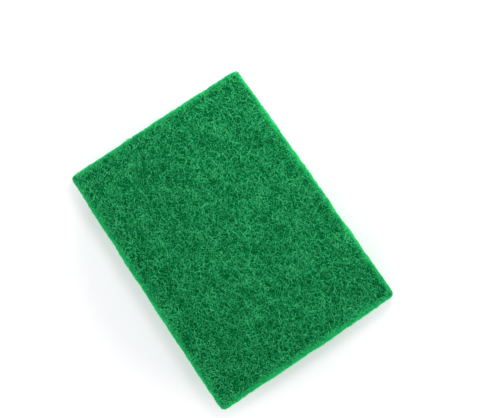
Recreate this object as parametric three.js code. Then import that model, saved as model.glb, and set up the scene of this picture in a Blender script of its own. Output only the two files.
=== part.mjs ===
// Nylon scouring pad: one rectangle of lofty nonwoven nylon web, bonded with resin and die cut.
//
// Millimetres, +Z up. The pad lies on one of its two faces. The origin is in the middle of that
// face, +X runs along the long side and +Y along the short side.
//
// The pad is one solid. Its two faces are uneven, because the web is thicker in some places than
// in others and its fibres stand up in tufts. Its four sides are the cut edges: the die pinches
// the web as it cuts, so the faces fall away to the sides over a few millimetres, and the cut
// itself wanders a little.

import * as THREE from "three";
import { mergeVertices } from "three/addons/utils/BufferGeometryUtils.js";

// Overall sizes of the pad
const LENGTH = 150;
const WIDTH = 108;
const THICKNESS = 8;

// Plan of the cut: rounded corners, sides that bow out a little, and a cut that wanders
const CORNER_RADIUS = 2.4;
const SIDE_BOW = 0.35;
const CUT_WANDER = 0.5;
const CUT_WANDER_PITCH = 24;
const CUT_NIBBLE = 0.35;
const CUT_NIBBLE_PITCH = 8;

// Section at the cut: how far in the faces fall away, and by how much
const TOP_SHOULDER_REACH = 4.2;
const TOP_SHOULDER_DROP = 2.2;
const UNDER_SHOULDER_REACH = 2.4;
const UNDER_SHOULDER_RISE = 1.1;

// Unevenness of the faces: long swells of the web, and the tufts that its fibres stand up in
const SWELL_PITCH = 38;
const SWELL_DEPTH = 0.55;
const TUFT_PITCH = 6.5;
const TOP_TUFT_DEPTH = 0.9;
const UNDER_TUFT_DEPTH = 0.6;
const UNDER_TUFT_PRESSED = 0.4;

// Fineness of the surface: the width of a facet on the faces, and how many rows a side has
const FACET_WIDTH = 2.6;
const SIDE_ROWS = 4;
const EDGE_GATHER = 5;

// Waves that are added up to make one uneven pattern
const WAVES_PER_PATTERN = 20;
const PITCH_SPREAD = 0.35;

// Seeds of the patterns. The underside's puts a pressed tuft under the middle of the pad.
const TOP_SWELL_SEED = 11;
const TOP_TUFT_SEED = 23;
const UNDER_TUFT_SEED = 6;
const CUT_WANDER_SEED = 37;
const CUT_NIBBLE_SEED = 41;

// An uneven pattern over the plan: plane waves of about one pitch that run every way.
// It gives about -1 to 1, and is around 0 on average.
function unevenPattern(pitch, seed) {
  const next = THREE.MathUtils.seededRandom;
  next(seed);
  const waves = Array.from({ length: WAVES_PER_PATTERN }, (_, index) => {
    const heading = (Math.PI * (index + next())) / WAVES_PER_PATTERN;
    const wavelength = pitch * (1 + PITCH_SPREAD * (2 * next() - 1));
    const phase = 2 * Math.PI * next();
    return { heading, wavelength, phase };
  });
  const scale = 1 / Math.sqrt(WAVES_PER_PATTERN * 2);
  return (x, y) => {
    let sum = 0;
    for (const { heading, wavelength, phase } of waves) {
      const along = x * Math.cos(heading) + y * Math.sin(heading);
      sum += Math.cos((2 * Math.PI * along) / wavelength + phase);
    }
    return THREE.MathUtils.clamp(sum * scale, -1, 1);
  };
}

const topSwells = unevenPattern(SWELL_PITCH, TOP_SWELL_SEED);
const topTufts = unevenPattern(TUFT_PITCH, TOP_TUFT_SEED);
const underTufts = unevenPattern(TUFT_PITCH, UNDER_TUFT_SEED);
const cutWander = unevenPattern(CUT_WANDER_PITCH, CUT_WANDER_SEED);
const cutNibble = unevenPattern(CUT_NIBBLE_PITCH, CUT_NIBBLE_SEED);

// How deep a pattern cuts into the web: nothing at its crests, all of the depth in its pits
function hollow(patternValue, depth) {
  return (depth * (1 - patternValue)) / 2;
}

// Moves the evenly spaced rows of the grid towards the sides, where the section bends most
function gatherToSide(coordinate, half) {
  const inFromSide = half - Math.abs(coordinate);
  const gathered = (inFromSide ** 2 * (half + EDGE_GATHER)) / (half * (inFromSide + EDGE_GATHER));
  return Math.sign(coordinate) * (half - gathered);
}

// Turns each square corner of the grid into a quarter of a disc
function roundCorner(point) {
  const cornerX = LENGTH / 2 - CORNER_RADIUS;
  const cornerY = WIDTH / 2 - CORNER_RADIUS;
  const beyondX = Math.abs(point.x) - cornerX;
  const beyondY = Math.abs(point.y) - cornerY;
  if (beyondX <= 0 || beyondY <= 0) return;
  const pull = Math.max(beyondX, beyondY) / Math.hypot(beyondX, beyondY);
  point.x = Math.sign(point.x) * (cornerX + beyondX * pull);
  point.y = Math.sign(point.y) * (cornerY + beyondY * pull);
}

// How far a point of the plan is in from the cut, before the cut wanders
function distanceFromCut(x, y) {
  const beyondX = Math.abs(x) - (LENGTH / 2 - CORNER_RADIUS);
  const beyondY = Math.abs(y) - (WIDTH / 2 - CORNER_RADIUS);
  const outside = Math.hypot(Math.max(beyondX, 0), Math.max(beyondY, 0));
  const inside = Math.min(Math.max(beyondX, beyondY), 0);
  return CORNER_RADIUS - outside - inside;
}

// How far the cut lies inside the full rectangle: along is the place on the side from its
// middle, across is the half width to that side, and height is the place up the side
function cutInset(along, halfAlong, across, height) {
  const bow = SIDE_BOW * (along / halfAlong) ** 2;
  const wander = hollow(cutWander(along, across), CUT_WANDER);
  const nibble = hollow(cutNibble(along, across + height), CUT_NIBBLE);
  return bow + wander + nibble;
}

// Brings the plan in to the cut: a row of the grid shrinks until its end is on the cut
function bringToCut(point) {
  const { x, y, z } = point;
  const insetX = cutInset(y, WIDTH / 2, Math.sign(x) * (LENGTH / 2), z);
  const insetY = cutInset(x, LENGTH / 2, Math.sign(y) * (WIDTH / 2), z);
  point.x = x * (1 - insetX / (LENGTH / 2));
  point.y = y * (1 - insetY / (WIDTH / 2));
}

// A quarter of an ellipse: 1 at the cut, and 0 from the end of the shoulder inwards
function shoulder(fromCut, reach) {
  const share = THREE.MathUtils.clamp(1 - fromCut / reach, 0, 1);
  return 1 - Math.sqrt(1 - share ** 2);
}

function topHeight(x, y, fromCut) {
  const fall = TOP_SHOULDER_DROP * shoulder(fromCut, TOP_SHOULDER_REACH);
  return THICKNESS - fall - hollow(topSwells(x, y), SWELL_DEPTH) - hollow(topTufts(x, y), TOP_TUFT_DEPTH);
}

// The underside rests on its tufts, which are pressed flat, so only the deeper pits are left
function underHeight(x, y, fromCut) {
  const rise = UNDER_SHOULDER_RISE * shoulder(fromCut, UNDER_SHOULDER_REACH);
  const pit = Math.max(0, -underTufts(x, y) - UNDER_TUFT_PRESSED);
  return rise + pit * UNDER_TUFT_DEPTH;
}

// Folds each four-cornered cell along its shorter diagonal, so that the facets follow the tufts
function foldCells(geometry) {
  const places = geometry.getAttribute("position");
  const corners = geometry.getIndex();
  const place = (corner) => new THREE.Vector3().fromBufferAttribute(places, corner);
  for (let start = 0; start < corners.count; start += 6) {
    const [a, b, d, , c] = corners.array.subarray(start, start + 6);
    if (place(a).distanceTo(place(c)) < place(b).distanceTo(place(d))) {
      corners.array.set([a, b, c, a, c, d], start);
    }
  }
}

function padGeometry() {
  const columns = Math.round(LENGTH / FACET_WIDTH);
  const rows = Math.round(WIDTH / FACET_WIDTH);
  const box = new THREE.BoxGeometry(LENGTH, WIDTH, THICKNESS, columns, rows, SIDE_ROWS);
  box.deleteAttribute("normal");
  box.deleteAttribute("uv");
  const geometry = mergeVertices(box);
  const places = geometry.getAttribute("position");
  const point = new THREE.Vector3();
  for (let index = 0; index < places.count; index += 1) {
    point.fromBufferAttribute(places, index);
    const heightShare = point.z / THICKNESS + 0.5;
    point.x = gatherToSide(point.x, LENGTH / 2);
    point.y = gatherToSide(point.y, WIDTH / 2);
    roundCorner(point);
    const fromCut = distanceFromCut(point.x, point.y);
    bringToCut(point);
    const under = underHeight(point.x, point.y, fromCut);
    const top = topHeight(point.x, point.y, fromCut);
    point.z = THREE.MathUtils.lerp(under, top, heightShare);
    places.setXYZ(index, point.x, point.y, point.z);
  }
  foldCells(geometry);
  return geometry;
}

// Puts the middle of the geometry's plan on the origin and its lowest point at height 0
function standOnOrigin(geometry) {
  geometry.computeBoundingBox();
  const box = geometry.boundingBox;
  const middle = box.getCenter(new THREE.Vector3());
  geometry.translate(-middle.x, -middle.y, -box.min.z);
  geometry.computeVertexNormals();
  return geometry;
}

const nylonWeb = new THREE.MeshStandardMaterial({
  name: "nylon_web",
  color: new THREE.Color(0x177c44),
  roughness: 0.9,
  metalness: 0,
});

const pad = new THREE.Mesh(standOnOrigin(padGeometry()), nylonWeb);
pad.name = "scouring_pad";

const object = new THREE.Group();
object.add(pad);

export default object;
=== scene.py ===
"""Dresses the solid scouring pad in its mat of crimped nylon fibres, and sets it on a pale table.

The pad is a nonwoven web: short crimped nylon fibres, laid every way, matted, sprayed with
green resin and die cut. So the solid is replaced by a felted body, which is the depth of the
web, and by single fibres that wander over and through its faces and its cut sides.
"""

import math

import bmesh
import bpy
import numpy as np
from mathutils import Euler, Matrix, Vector, noise
from mathutils.bvhtree import BVHTree


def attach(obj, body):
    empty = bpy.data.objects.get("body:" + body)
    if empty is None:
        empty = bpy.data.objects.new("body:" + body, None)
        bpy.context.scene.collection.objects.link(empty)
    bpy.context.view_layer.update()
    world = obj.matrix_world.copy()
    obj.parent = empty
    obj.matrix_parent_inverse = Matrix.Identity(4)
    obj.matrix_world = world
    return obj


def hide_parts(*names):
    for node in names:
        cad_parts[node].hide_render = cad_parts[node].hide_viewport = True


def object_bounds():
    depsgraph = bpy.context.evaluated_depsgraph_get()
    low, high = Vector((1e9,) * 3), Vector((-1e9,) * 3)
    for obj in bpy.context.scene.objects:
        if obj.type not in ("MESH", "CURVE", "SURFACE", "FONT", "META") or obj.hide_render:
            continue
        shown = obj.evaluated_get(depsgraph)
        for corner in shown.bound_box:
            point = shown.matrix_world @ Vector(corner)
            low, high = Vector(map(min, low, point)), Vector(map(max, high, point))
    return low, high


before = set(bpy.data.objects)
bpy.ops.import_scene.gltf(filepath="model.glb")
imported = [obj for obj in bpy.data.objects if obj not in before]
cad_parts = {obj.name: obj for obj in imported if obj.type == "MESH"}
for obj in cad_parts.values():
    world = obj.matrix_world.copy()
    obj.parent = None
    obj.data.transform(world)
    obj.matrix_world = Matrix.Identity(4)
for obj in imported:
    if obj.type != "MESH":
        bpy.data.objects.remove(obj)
SOLID_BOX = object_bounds()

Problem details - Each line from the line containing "at height 0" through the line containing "cad_parts[node].hide_render = cad_parts[node].hide_viewport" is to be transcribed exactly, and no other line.

Answer to this task -
// Puts the middle of the geometry's plan on the origin and its lowest point at height 0
function standOnOrigin(geometry) {
  geometry.computeBoundingBox();
  const box = geometry.boundingBox;
  const middle = box.getCenter(new THREE.Vector3());
  geometry.translate(-middle.x, -middle.y, -box.min.z);
  geometry.computeVertexNormals();
  return geometry;
}

const nylonWeb = new THREE.MeshStandardMaterial({
  name: "nylon_web",
  color: new THREE.Color(0x177c44),
  roughness: 0.9,
  metalness: 0,
});

const pad = new THREE.Mesh(standOnOrigin(padGeometry()), nylonWeb);
pad.name = "scouring_pad";

const object = new THREE.Group();
object.add(pad);

export default object;
=== scene.py ===
"""Dresses the solid scouring pad in its mat of crimped nylon fibres, and sets it on a pale table.

The pad is a nonwoven web: short crimped nylon fibres, laid every way, matted, sprayed with
green resin and die cut. So the solid is replaced by a felted body, which is the depth of the
web, and by single fibres that wander over and through its faces and its cut sides.
"""

import math

import bmesh
import bpy
import numpy as np
from mathutils import Euler, Matrix, Vector, noise
from mathutils.bvhtree import BVHTree


def attach(obj, body):
    empty = bpy.data.objects.get("body:" + body)
    if empty is None:
        empty = bpy.data.objects.new("body:" + body, None)
        bpy.context.scene.collection.objects.link(empty)
    bpy.context.view_layer.update()
    world = obj.matrix_world.copy()
    obj.parent = empty
    obj.matrix_parent_inverse = Matrix.Identity(4)
    obj.matrix_world = world
    return obj


def hide_parts(*names):
    for node in names:
        cad_parts[node].hide_render = cad_parts[node].hide_viewport = True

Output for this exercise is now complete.